Austin believes that even a small firm has to define each employee’s personal objectives and goals. “There has to be career development, even though if someone wants to be a manager there is probably someone in that post already. But really what they are looking for are additional responsibilities and status, so a company has to work outside traditional job titles,” he suggests. “Juliet and I run the company but essentially that’s because we bought it, and it doesn’t follow that the owners of an SME automatically know how to effectively manage people.

“If something goes wrong, your immediate reaction can be to say to the person concerned how could you have done that. Instead, you need to be level headed, and focus on putting things right. The person concerned hasn’t deliberately set out to do something wrong and won’t be in a good place about it, and the customer can’t be inconvenienced. It’s important then to have a complete debrief, to get everyone involved to talk through what happened rather than point the finger of blame.

“Look, things will always go wrong in business; it’s about coming up with the ideas to deal with problems and learning from the experience. It could be that only one or two people were directly involved with what happened, but they can be eight of us in a room discussing how best to deal with it.”

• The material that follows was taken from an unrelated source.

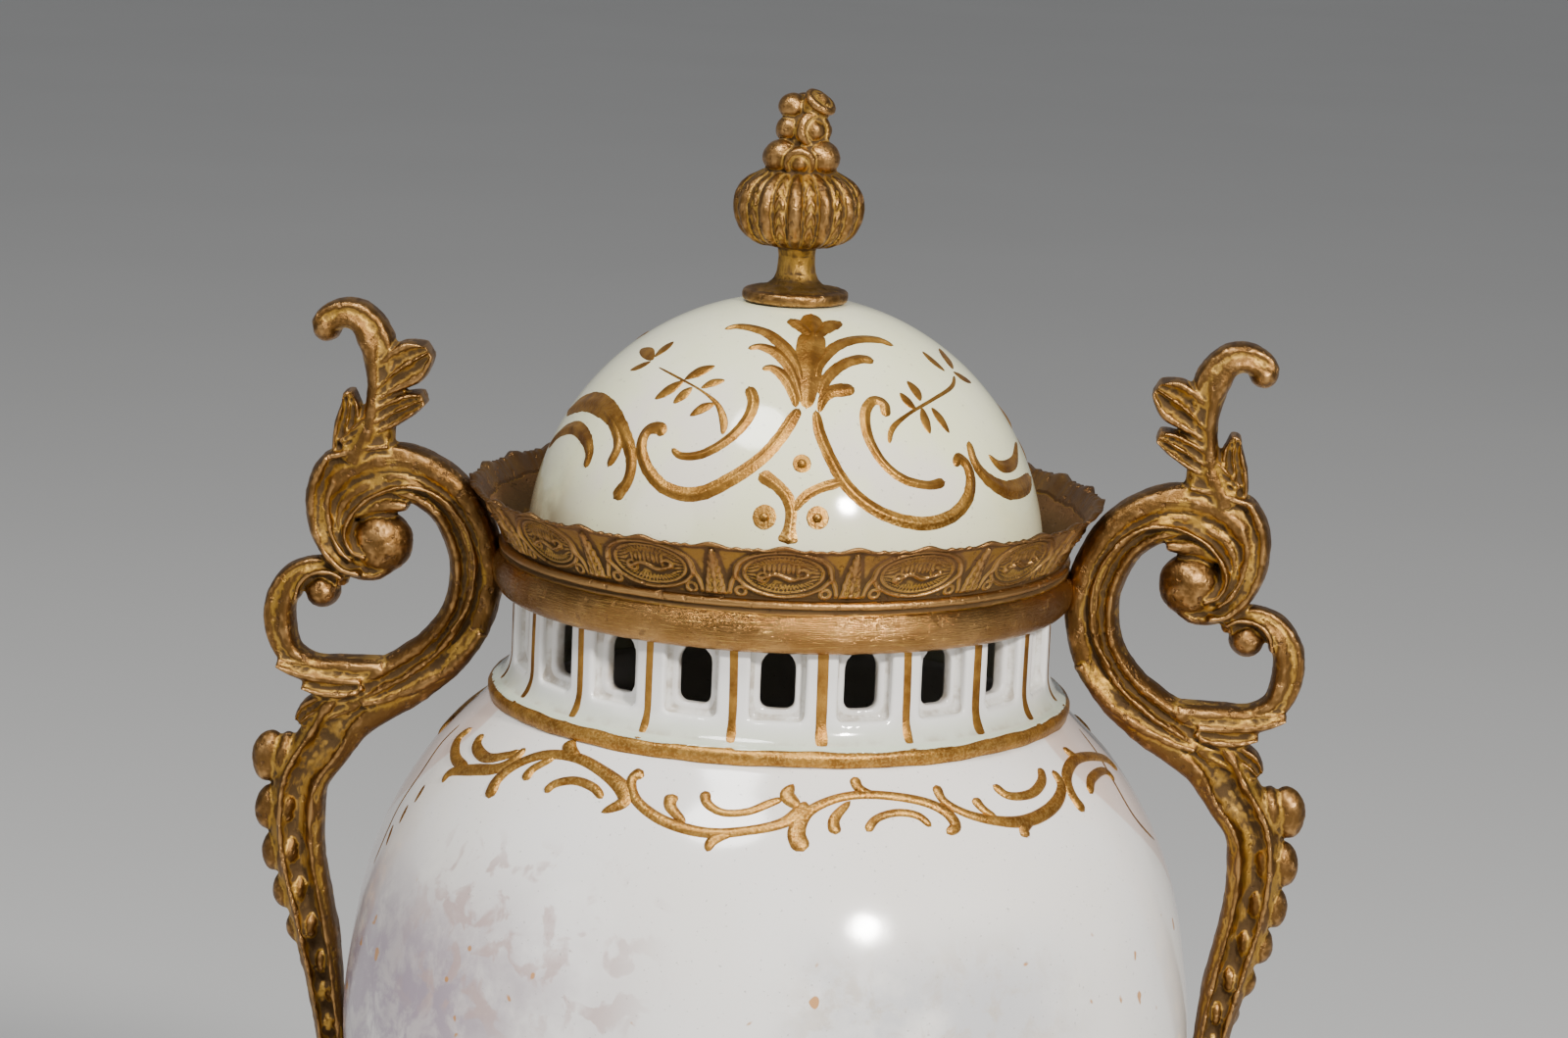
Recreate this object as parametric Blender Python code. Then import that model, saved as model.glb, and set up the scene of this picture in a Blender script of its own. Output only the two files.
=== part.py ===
"""Covered potpourri vase: an ovoid porcelain body with a pierced neck, a domed lid and gilt-bronze mounts.

The vase stands on the origin, +Z up, with its two scroll handles on the X axis and its front facing -Y.
All sizes below are in millimetres, and MM turns them into Blender's metres.
"""

import math

import bmesh
import bpy
from mathutils import Matrix, Vector

MM = 0.001
FIT = 0.3  # gap between two pieces that touch

# Foot, a turned bronze casting
FOOT_HEIGHT = 46.0
FOOT_RADIUS = 56.0
FOOT_PLINTH = 6.0  # height of the upright edge at the floor
FOOT_TORUS = 4.2  # radius of the round moulding above the plinth
FOOT_WAIST_RADIUS = 20.0
FOOT_WAIST_HEIGHT = 29.0
FOOT_KNOP = 2.6  # radius of the bead above the waist
FOOT_WALL = 4.0
FOOT_CUP_LIP = 6.0  # how far the cup's lip climbs the body
FOOT_SIDES = 24

# Body and neck, one piece of porcelain
BODY_HEIGHT = 198.2  # underside to the raised ring
BODY_RADIUS = 88.5
BODY_SEAT_RADIUS = 31.0
BODY_WALL = 4.0
BODY_FLOOR = 5.0
BELLY_HEIGHT = 123.7  # underside to the widest place
RING_RADIUS = 60.3
RING_WIDTH = 3.2
NECK_RADIUS = 55.8
NECK_WALL = 5.0
NECK_HEIGHT = 27.5  # raised ring to the rim
NECK_FILLET = 6.5  # height of the hollow curve above the ring
BODY_SIDES = 40

# Pierced windows in the neck
WINDOWS = 20
WINDOW_PHASE = 3.2  # degrees from the front to the nearest window
WINDOW_WIDTH = 6.8
WINDOW_HEIGHT = 11.7
WINDOW_SILL = 8.5  # raised ring to the window's bottom
PANEL_WIDTH = 10.8  # the sunk panel round each window
PANEL_DEPTH = 2.2
PANEL_MARGIN = 1.9  # how far the panel reaches below and above its window

# Collar, the bronze gallery round the neck
COLLAR_SKIRT = 6.9  # how far it hangs below the neck's rim
COLLAR_BAND = 10.1  # height of the round moulding
COLLAR_BULGE = 3.0
FRIEZE_HEIGHT = 12.7
FRIEZE_FLARE = 7.8
FRIEZE_WALL = 1.3
LEDGE_WALL = 1.5
LEDGE_REACH = 6.6  # the ledge's reach inwards from the neck's outer face
SCALLOPS = 28
SCALLOP_DEPTH = 1.1
SCALLOP_PHASE = 3.5  # degrees from the front to the nearest scallop

# Lid, a porcelain half sphere on a short locating lip
LID_MARGIN = 2.5  # how far the dome's edge stays inside the neck's outer face
LID_RADIUS = NECK_RADIUS - LID_MARGIN
LID_WALL = 4.0
LIP_GAP = 1.1
LIP_WALL = 3.0
LIP_DEPTH = 6.0
PAD_RADIUS = 11.6  # the flat on top of the dome, under the finial's disc
LID_CLEARANCE = 1.0  # from the dome's edge to the frieze's foot
LID_SIDES = 24

# Finial, a bronze bouquet in a ribbed basket
DISC_RADIUS = 11.0
DISC_EDGE = 2.5
STEM_RADIUS = 3.7
STEM_HEIGHT = 8.8  # disc to basket
BASKET_RADIUS = 13.0
BASKET_HEIGHT = 15.2
BASKET_RIBS = 12
RIB_DEPTH = 1.4
BERRY_RADIUS = 3.1
BOUQUET_HEIGHT = 16.9
FINIAL_SIDES = 24

# Handles, bronze scrolls cast in one piece each
HANDLE_DEPTH = 11.0
LEAF_DEPTH = 6.5
FLUTE_DEPTH = 1.5
VOLUTE_RADIUS = 6.3
EYE_RADIUS = 3.1
BOSS_DEPTH = 7.5

# Heights that follow from the sizes above
Z_SEAT = FOOT_HEIGHT + FIT
Z_BELLY = Z_SEAT + BELLY_HEIGHT
Z_RING = Z_SEAT + BODY_HEIGHT
Z_RIM = Z_RING + NECK_HEIGHT
Z_SKIRT = Z_RIM - COLLAR_SKIRT
Z_BAND = Z_SKIRT + COLLAR_BAND
Z_GALLERY = Z_BAND + FRIEZE_HEIGHT
Z_LEDGE = Z_RIM + FIT + LEDGE_WALL
Z_LID = Z_LEDGE + FIT
COLLAR_RADIUS = NECK_RADIUS + FIT + 0.9  # the skirt's lower edge


def clear_scene():
    for old in list(bpy.data.objects):
        bpy.data.objects.remove(old)


def make_material(name, colour, roughness, metallic):
    material = bpy.data.materials.new(name)
    material.use_nodes = True
    shader = material.node_tree.nodes["Principled BSDF"]
    shader.inputs["Base Color"].default_value = (*colour, 1.0)
    shader.inputs["Roughness"].default_value = roughness
    shader.inputs["Metallic"].default_value = metallic
    return material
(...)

Every member of staff votes for the KFA Connect employee of the month (£100 of vouchers), and Austin is relaxed about people working from home to accommodate childcare issues.

“We want KFA Connect to grow because we have an ethos of wanting to be of use, of being helpful, rather than because we have a target of achieving x turnover growth, by a specific year,” Austin explains. “Of course we discuss and plan how to bring in new business and what else we can be doing for the customer, but growth will be a consequence of that, not the driver.

“We want a culture to propel the business rather than simply having a strategy. I’ve got two young children and I don’t want to drive myself into the ground by turning the company into something it doesn’t need to be, and miss out on them growing up.”